You may call God love, you may call God goodness, but the best name for God is compassion. 
–Meister Eckhart

Suffering makes kinsmen of us all.  
–Elbert Hubbard

What do we live for, if it is not to make life less difficult for each other? 
–George Eliot in Middlemarch

Compassion for me is just what the word says; it is “suffering with.” It is an immediate participation in the suffering of another to such a degree that you forget yourself and your own safety and spontaneously do what is necessary.  
–Joseph Campbell

Compassion asks us to go where it hurts, to enter into places of pain, to share in brokenness, fear, confusion, and anguish. Compassion challenges us to cry out with those in misery, to mourn with those who are lonely, to weep with those in tears. Compassion requires us to be weak with the weak, vulnerable with the vulnerable, and powerless with the powerless. Compassion means full immersion in the condition of being human.  
–Henri J.M. Nouwen

Genuine compassion comes from the fact that you see your own limitation: you wish to be kind, and you find that you aren’t kind. Then, instead of beating yourself up, you see that is what all human beings are up against, and you begin to have . . . genuine compassion for the human condition. 
–Pema Chödrön

The Golden Rule is truth and hope.
How to consciously carry it inside ourselves is the question and our universal struggle? 
It is only in the remembering, again and again.
This principle is and should always be the only measure.
–Bonnie Phillips and Nancy Borgenicht

The Golden Rule is a real ‘something’ of substance, embodying truth and hope, that we can carry consciously inside ourselves to meet life – to meet life with this universal principle, in which to measure our responsibility to both the inner and outer event. This remembering, again and again, is the energy by which we insure that our planet and all life upon it is on a becoming trajectory.
–Bonnie Phillips

“The deepest level of communication
is not communication,
but communion.
It is wordless.
It is beyond words.
It is beyond speech.
It is beyond concept.
Not that we discover a new unity, but we discover an old unity.
My dear brothers and sisters, we are already one.
But we imagine we are not.
And what we have to recover is our original unity.
What we have to be, is what we are.”
-Thomas Merton

Treat others and the planet as you wish to be treated

-Reboot the Future


Mark Umbreit's Twelve Steps of Personal Peacemaking


These steps are a modified version of the internationally embraced Twelve Steps of AA. They are reprinted here by permission of the author, Mark Umbreit, Director of the Center for Restorative Justice & Peacemaking at the University of Minnesota.
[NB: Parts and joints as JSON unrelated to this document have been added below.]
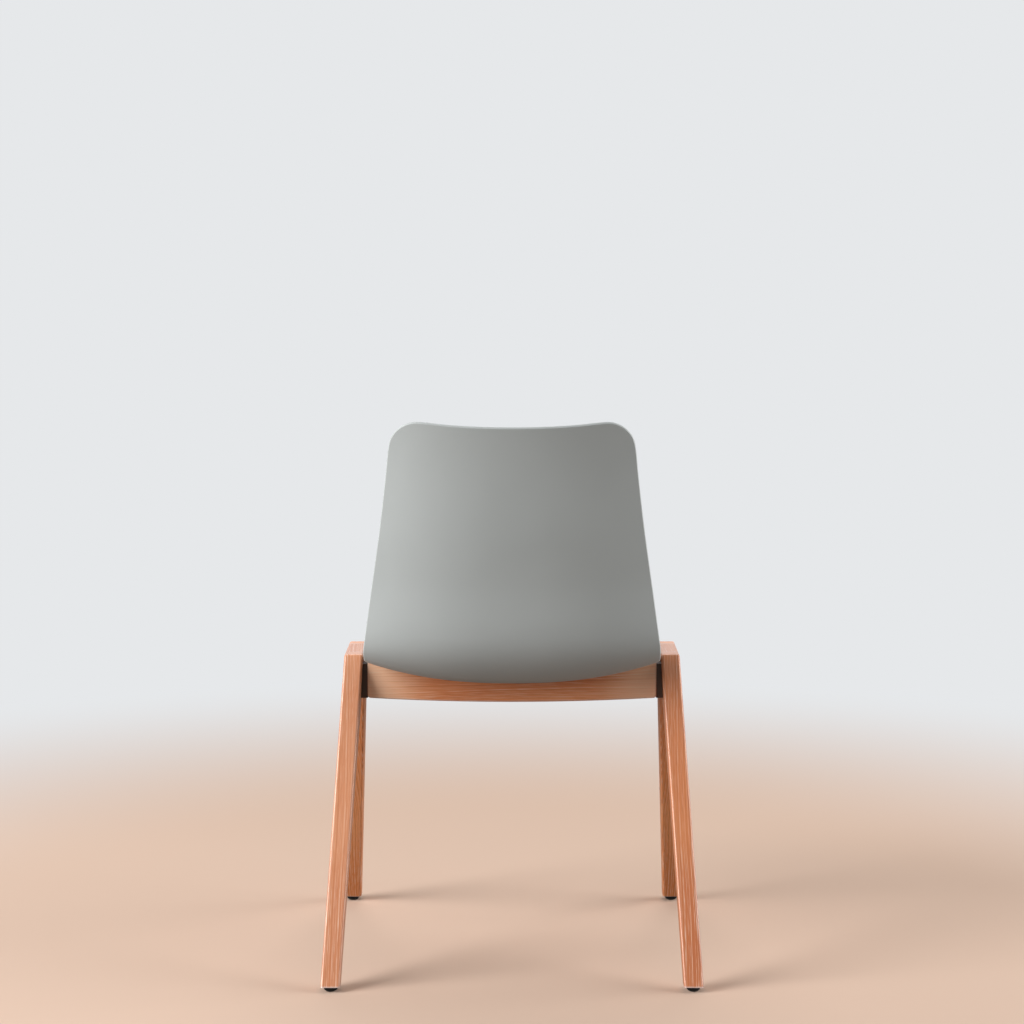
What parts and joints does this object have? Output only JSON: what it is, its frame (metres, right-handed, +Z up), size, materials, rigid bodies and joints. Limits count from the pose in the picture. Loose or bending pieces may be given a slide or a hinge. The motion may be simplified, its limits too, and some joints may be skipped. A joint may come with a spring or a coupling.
{
  "type": "shell chair",
  "caption": "Side chair with a one-piece moulded plastic seat and back shell on a wooden A-frame base with cradle rails and domed foot glides.",
  "frame": {"origin": "on the floor, in the middle of the footprint of the four feet", "axes": "+Z up, the chair faces -Y, +X towards the sitter's left"},
  "size_m": [0.5514, 0.5212, 0.8205],
  "materials": {
    "shell_plastic": "fine matt moulded polypropylene, pale warm grey",
    "frame_oak": "satin lacquer, orange-tan oak",
    "rail_oak": "satin lacquer, straight grain along the rail",
    "dowel_beech": "raw fluted beech",
    "spacer_stained": "hardwood stained near black, dull",
    "glide_black": "satin black nylon",
    "zinc_steel": "bright zinc-plated steel",
    "insert_brass": "plain turned brass"
  },
  "bodies": {
    "root": {"seat_shell": "shell_plastic", "rear_leg_left": "frame_oak", "rear_leg_right": "frame_oak", "front_leg_left": "frame_oak", "front_leg_right": "frame_oak", "top_rail_left": "frame_oak", "top_rail_right": "frame_oak", "rear_cross_rail": "rail_oak", "front_cross_rail": "rail_oak", "rail_end_spacer_rear_left": "spacer_stained", "rail_end_spacer_rear_right": "spacer_stained", "rail_end_spacer_front_left": "spacer_stained", "rail_end_spacer_front_right": "spacer_stained", "foot_glides": "glide_black", "glide_nails": "zinc_steel", "cross_rail_bolts": "zinc_steel", "barrel_nuts": "zinc_steel", "shell_screws": "zinc_steel", "shell_screw_washers": "zinc_steel", "shell_inserts": "insert_brass", "leg_joint_dowels": "dowel_beech", "rail_dowels": "dowel_beech"}
  },
  "joints": []
}
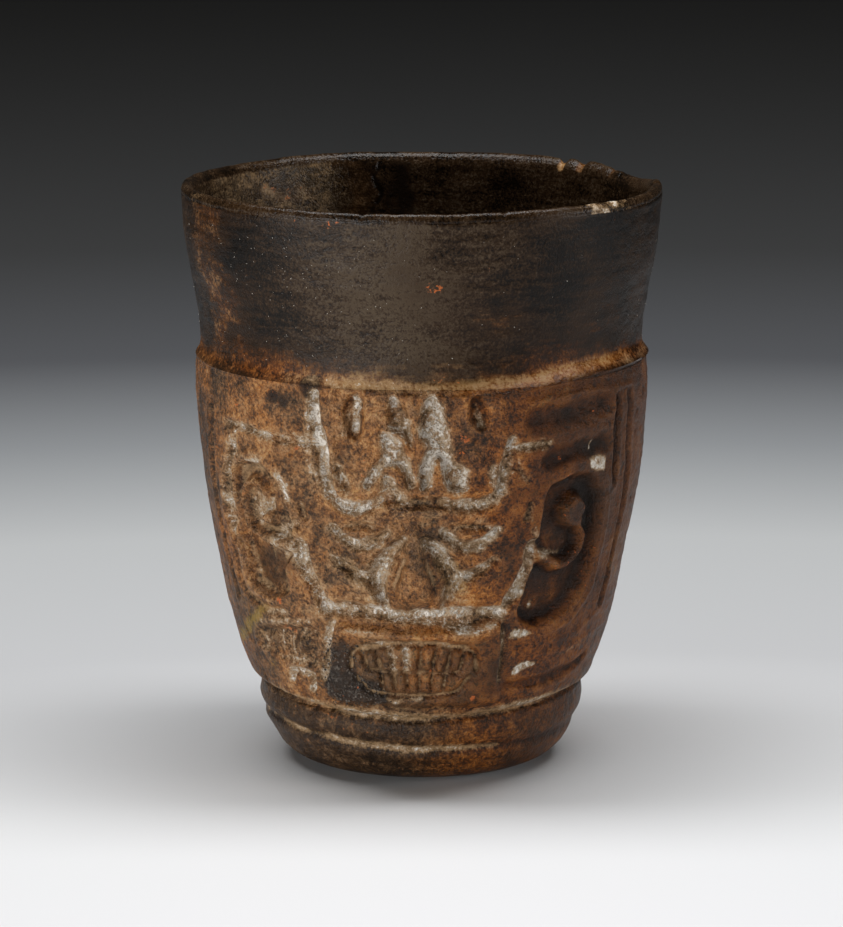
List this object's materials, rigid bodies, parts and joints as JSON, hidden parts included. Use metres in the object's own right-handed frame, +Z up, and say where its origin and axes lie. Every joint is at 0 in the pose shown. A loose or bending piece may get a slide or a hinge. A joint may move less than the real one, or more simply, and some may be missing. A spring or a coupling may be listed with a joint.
{
  "type": "moulded blackware cup",
  "caption": "Tall burnished blackware drinking cup: flaring plain collar, relief wall with a stylised mask between scroll ears, rolled band and rounded foot.",
  "frame": {"origin": "centre of the flat foot, on the surface that the cup stands on", "axes": "+Z up along the axis of the cup, -Y towards the front mask, +X to the right of someone who faces it"},
  "size_m": [0.1104, 0.1104, 0.134],
  "materials": {
    "base_clay": "reduction-fired earthenware, lightly burnished and worn, grey-brown with a warm orange-brown side",
    "relief_clay": "pressed relief, worn brown on its high forms, with dark ground and pale lime deposit in the deep cuts",
    "burnished_clay": "brown-black burnished earthenware with a soft sheen and fine pale grains of temper"
  },
  "bodies": {
    "root": {"base_bowl": "base_clay", "front_relief_wall": "relief_clay", "back_relief_wall": "relief_clay", "collar": "burnished_clay"}
  },
  "joints": []
}
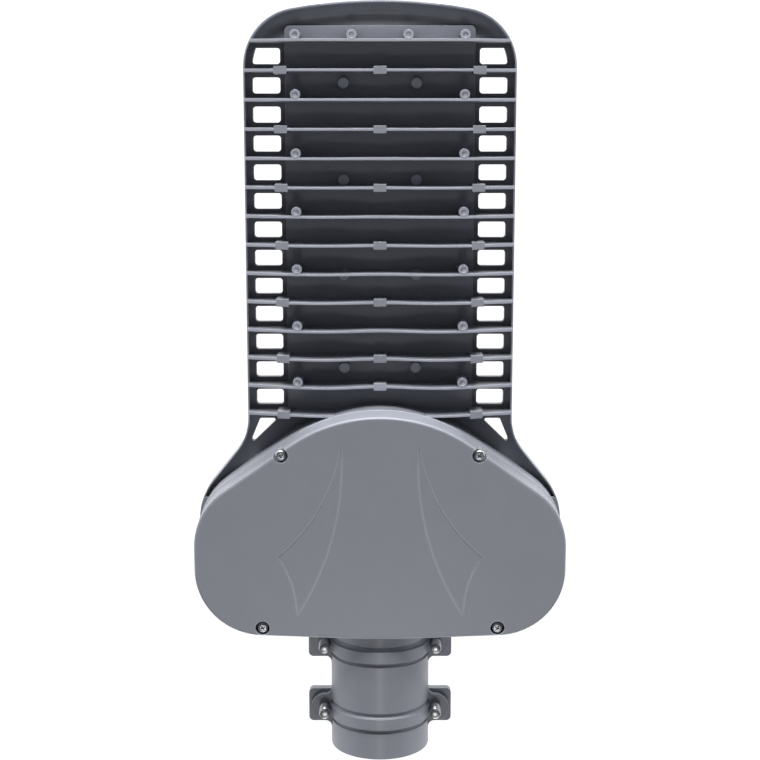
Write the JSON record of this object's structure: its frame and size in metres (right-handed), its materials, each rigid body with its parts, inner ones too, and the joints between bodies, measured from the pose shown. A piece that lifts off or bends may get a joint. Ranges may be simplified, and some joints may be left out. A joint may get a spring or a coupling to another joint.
{
  "type": "led street light head",
  "caption": "Die-cast LED street light head with cross fins, side windows, a driver tub under a bell-shaped cover and a clamped pole socket.",
  "frame": {"origin": "centre of the pole socket's mouth, on the pole's axis", "axes": "+X across the head, +Y along it towards the nose, +Z from the lit side up to the finned side; the pole leaves towards -Y"},
  "size_m": [0.2626, 0.5349, 0.0765],
  "materials": {
    "grey_paint": "light grey powder coat, satin",
    "bright_steel": "bright zinc plated or stainless",
    "seal_rubber": "matt silicone",
    "board_mask": "white solder mask on an aluminium core",
    "emitter": "yellow phosphor",
    "clear_lens": "clear moulded, polished",
    "driver_case": "drawn, satin",
    "dark_plastic": "moulded, matt",
    "pale_plastic": "moulded, matt"
  },
  "bodies": {
    "root": {"body_casting": "grey_paint", "driver_cover": "grey_paint", "clamp_saddle_front": "grey_paint", "clamp_saddle_rear": "grey_paint", "cover_gasket": "seal_rubber", "lens_gasket": "seal_rubber", "cover_screws": "bright_steel", "clamp_bolts": "bright_steel", "clamp_washers": "bright_steel", "board_screws": "bright_steel", "lens_screws": "bright_steel", "driver_screws": "bright_steel", "surge_screws": "bright_steel", "terminal_screws": "bright_steel", "terminal_clamp_screws": "bright_steel", "clip_screws": "bright_steel", "led_driver": "driver_case", "surge_protector": "dark_plastic", "cable_gland": "dark_plastic", "gland_nut": "dark_plastic", "cable_clip": "dark_plastic", "terminal_block": "pale_plastic", "lens_panel": "clear_lens", "led_board_1": "board_mask", "led_chips_1": "emitter", "led_board_2": "board_mask", "led_chips_2": "emitter", "led_board_3": "board_mask", "led_chips_3": "emitter", "led_board_4": "board_mask", "led_chips_4": "emitter"}
  },
  "joints": []
}
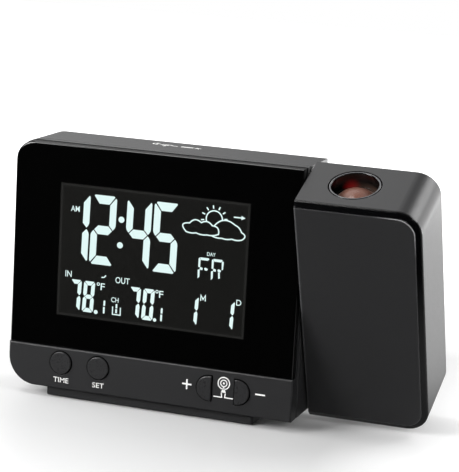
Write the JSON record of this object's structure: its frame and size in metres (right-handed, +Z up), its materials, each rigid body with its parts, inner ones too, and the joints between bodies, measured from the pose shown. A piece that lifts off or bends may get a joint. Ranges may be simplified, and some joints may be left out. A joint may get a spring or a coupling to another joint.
{
  "type": "projection alarm clock",
  "caption": "Table alarm clock with a wide gloss display panel, a key strip below it, and a tilting side arm that projects the time through a lens in its top.",
  "frame": {"origin": "centre of the foot pad's underside, on the table", "axes": "+X to the right seen from the front, towards the projector arm; +Y into the depth, away from the display; +Z up"},
  "size_m": [0.1641, 0.0631, 0.1015],
  "materials": {
    "housing_plastic": "fine spark-eroded texture, charcoal black",
    "panel_acrylic": "polished black acrylic, printed behind",
    "lcd_glass": "polished",
    "diffuser": "milky acrylic",
    "key_plastic": "satin",
    "circuit_board": "green solder mask",
    "switch_plastic": "moulded",
    "chip_resin": "poured black epoxy",
    "shield_tin": "tinned sheet steel",
    "ferrite": "sintered, its coil lacquered copper",
    "screw_steel": "zinc plated",
    "cell_jacket": "plain shrink sleeve",
    "contact_metal": "nickel plated",
    "copper_foil": "bare copper foil",
    "sounder_plastic": "moulded",
    "pad_rubber": "matt",
    "bush_plastic": "natural acetal",
    "shaft_plastic": "moulded",
    "spring_steel": "spring steel",
    "bezel_plastic": "polished",
    "optics_plastic": "light-absorbing matt",
    "lens_glass": "polished acrylic",
    "led_board": "white solder mask",
    "sink_aluminium": "extruded"
  },
  "bodies": {
    "case": {"front_frame": "housing_plastic", "display_panel": "panel_acrylic", "lcd_module": "lcd_glass", "backlight": "diffuser", "main_board": "circuit_board", "key_switches": "switch_plastic", "control_chip": "chip_resin", "radio_receiver": "shield_tin", "time_antenna": "ferrite", "antenna_clips": "bush_plastic", "rear_housing": "housing_plastic", "case_screws": "screw_steel", "battery_cells": "cell_jacket", "battery_contacts": "contact_metal", "sounder": "sounder_plastic", "supply_socket": "sounder_plastic", "touch_pad": "copper_foil", "foot": "housing_plastic", "foot_pad": "pad_rubber", "foot_screws": "screw_steel", "pivot_bush": "bush_plastic"},
    "projector": {"arm_shell": "housing_plastic", "arm_cover": "housing_plastic", "arm_screws": "screw_steel", "pivot_shaft": "shaft_plastic", "friction_washer": "spring_steel", "retaining_ring": "spring_steel", "lens_bezel": "bezel_plastic", "optics_housing": "optics_plastic", "projection_slide": "lcd_glass", "condenser_lens": "lens_glass", "led_module": "led_board", "heat_sink": "sink_aluminium", "drive_board": "circuit_board"},
    "lens_group": {"lens_barrel": "optics_plastic", "projection_lens": "lens_glass"},
    "focus_knob": {"focus_knob": "key_plastic"},
    "flip_button": {"flip_button": "key_plastic"},
    "time_button": {"time_button": "key_plastic"},
    "set_button": {"set_button": "key_plastic"},
    "plus_button": {"plus_button": "key_plastic"},
    "minus_button": {"minus_button": "key_plastic"},
    "battery_lid": {"battery_lid": "housing_plastic"}
  },
  "joints": [
    {"name": "projector_tilt", "type": "hinge", "parent": "case", "child": "projector", "pos_m": [0.0581, 0.0023, 0.0554], "axis": [1, 0, 0], "range_deg": [-112.3, 67.7]},
    {"name": "focus_turn", "type": "hinge", "parent": "projector", "child": "focus_knob", "pos_m": [0.0775, 0.00243, 0.08855], "axis": [0, 0.9252, 0.3795], "range_deg": [-60, 60]},
    {"name": "lens_focus", "type": "slide", "parent": "projector", "child": "lens_group", "axis": [0, -0.3795, 0.9252], "range_m": [-0.0012, 0.0012]},
    {"name": "flip_press", "type": "slide", "parent": "projector", "child": "flip_button", "axis": [0, -0.9252, -0.3795], "range_m": [0, 0.0007], "stiffness_N_per_m": 300},
    {"name": "time_press", "type": "slide", "parent": "case", "child": "time_button", "axis": [0, 1, 0], "range_m": [0, 0.0007], "stiffness_N_per_m": 300},
    {"name": "set_press", "type": "slide", "parent": "case", "child": "set_button", "axis": [0, 1, 0], "range_m": [0, 0.0007], "stiffness_N_per_m": 300},
    {"name": "plus_press", "type": "slide", "parent": "case", "child": "plus_button", "axis": [0, 1, 0], "range_m": [0, 0.0007], "stiffness_N_per_m": 300},
    {"name": "minus_press", "type": "slide", "parent": "case", "child": "minus_button", "axis": [0, 1, 0], "range_m": [0, 0.0007], "stiffness_N_per_m": 300},
    {"name": "lid_pull", "type": "slide", "parent": "case", "child": "battery_lid", "axis": [0, 1, 0], "range_m": [0, 0.012]}
  ],
  "couplings": [
    {"joint": "focus_turn", "follows": "lens_focus", "rad_per_m": -872.6}
  ]
}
  1. Admit that conflict and violence within yourself and among your relationships consumes too much of your energy, creates stress, and leads to unhappiness.

  2. Believe that a power greater than yourself can bring you strength and peace.

  3. Make a commitment to connect with a higher power, as you understand it, whether this higher power be understood as [the collective wisdom of a group,] God, Yahweh, Allah, Buddha, Krishna, Mother Earth-Father Sky, The Divine, or whatever understanding brings you strength and peace.

  4. Make an honest moral inventory of how you have contributed to conflict and violence in your personal relationships, your life in community, and as a citizen of your country and the world. Accept the fact that often your best intentions result in unintended negative consequences upon other people.

  5. Admit to your higher power, to yourself, and to others the exact nature of your contributions to conflict and to emotional or physical violence.

  6. Focus more on the here and now. Slow down. Breathe deeply. Keep life and your conflicts in perspective. Become responsible for your feelings and behavior.

  7. In a spirit of humility and compassion for yourself and all others, seek spiritual guidance in confronting your shortcomings which may contribute to conflict and emotional or physical violence.

  8. Make a list of all persons you have harmed and become willing to make direct amends to all such people wherever possible, except when to do so would injure them or others.

  9. Continue to be mindful of your actions and their effect on others, and when you have offended another, whether intentionally or not, promptly admit it and apologize.

  10. Seek through prayer, meditation, and other self-care techniques, to gain emotional and spiritual strength (in the context of your specific religious or secular tradition).

  11. Forgive those who may have offended you. Don’t take things too personally. Remember that most people don’t mean to offend, but that their actions (and yours) frequently lead to unintended negative consequences.

  12. Commit to being an instrument of peace and healing among all those who cross your path in your life’s journey. Don’t hang onto resentment and anger. Let it go. Remember, the one who benefits the most from forgiveness is the person who gives it. It can bring a renewed sense of freedom and energy to your life.